I may add that I voted to grant certiorari originally in this case. That petition for certiorari challenged the fairness of the trial. It also challenged the right of the Government to try these defendants except under the limited rules prescribed by the Constitution defining the offense of treason. These I then believed to be important questions. In motions for rehearing the arguments as to the unfairness of the trial were expanded and I again voted for review. I have long thought that the practice of some of the states to require an automatic review by the *301highest court of the state in cases which involve the death penalty was a good practice.

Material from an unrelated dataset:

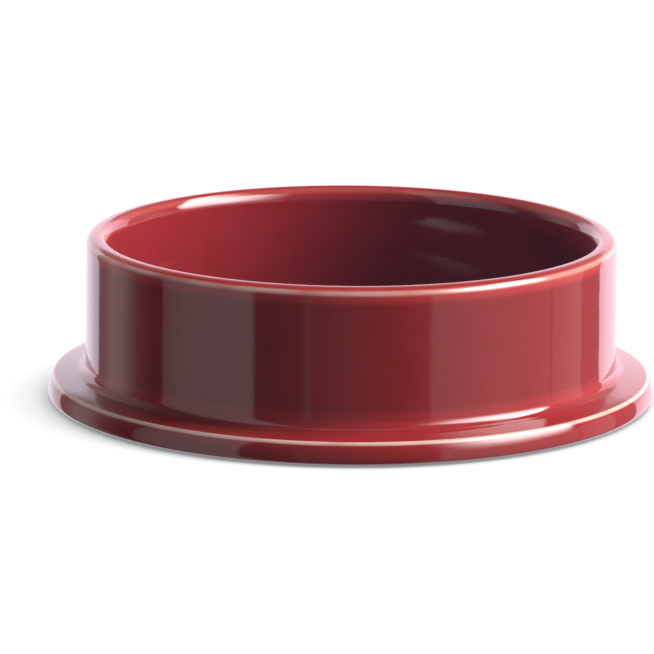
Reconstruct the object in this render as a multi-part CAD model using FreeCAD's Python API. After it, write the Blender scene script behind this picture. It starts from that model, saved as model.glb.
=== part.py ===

It is not amiss to point out that this Court has never reviewed this record and has never affirmed the fairness of the trial below. Without an affirmance of the fairness of the trial by the highest court of the land there may always be questions as to whether these executions were legally and rightfully carried out. I would still grant certiorari and let this Court approve or disapprove the fairness of the trials.
[Note: This opinion was delivered June 19, 1953.]
The Government cites 28 U. S. C. § 2106 and 28 U. S. C. § 1651 as statutory authority for the Court’s action in dissolving the stay granted by MR. Justice Douglas. Neither statute authorizes the Court’s action. Section 2106 provides:
“The Supreme Court or any other court of appellate jurisdiction may affirm, modify, vacate, set aside or reverse any judgment, decree, or order of a court lawfully brought before it for review, and may remand the cause and direct the entry of such appropriate judgment, decree, or order, or require such further proceedings to be had as may be just under the circumstances.”
But the plain words of this section exclude the case here. Those words say this Court may affirm, etc., any “judgment, decree, or order of a court But no court order is before us. Nor can the Government take comfort in § 1651. It says only that “The Supreme Court and all courts established by Act of Congress may issue all writs necessary or appropriate in aid of their respective jurisdictions and agreeable to the usages and principles of law.” The statute says nothing about dissolution of a stay order.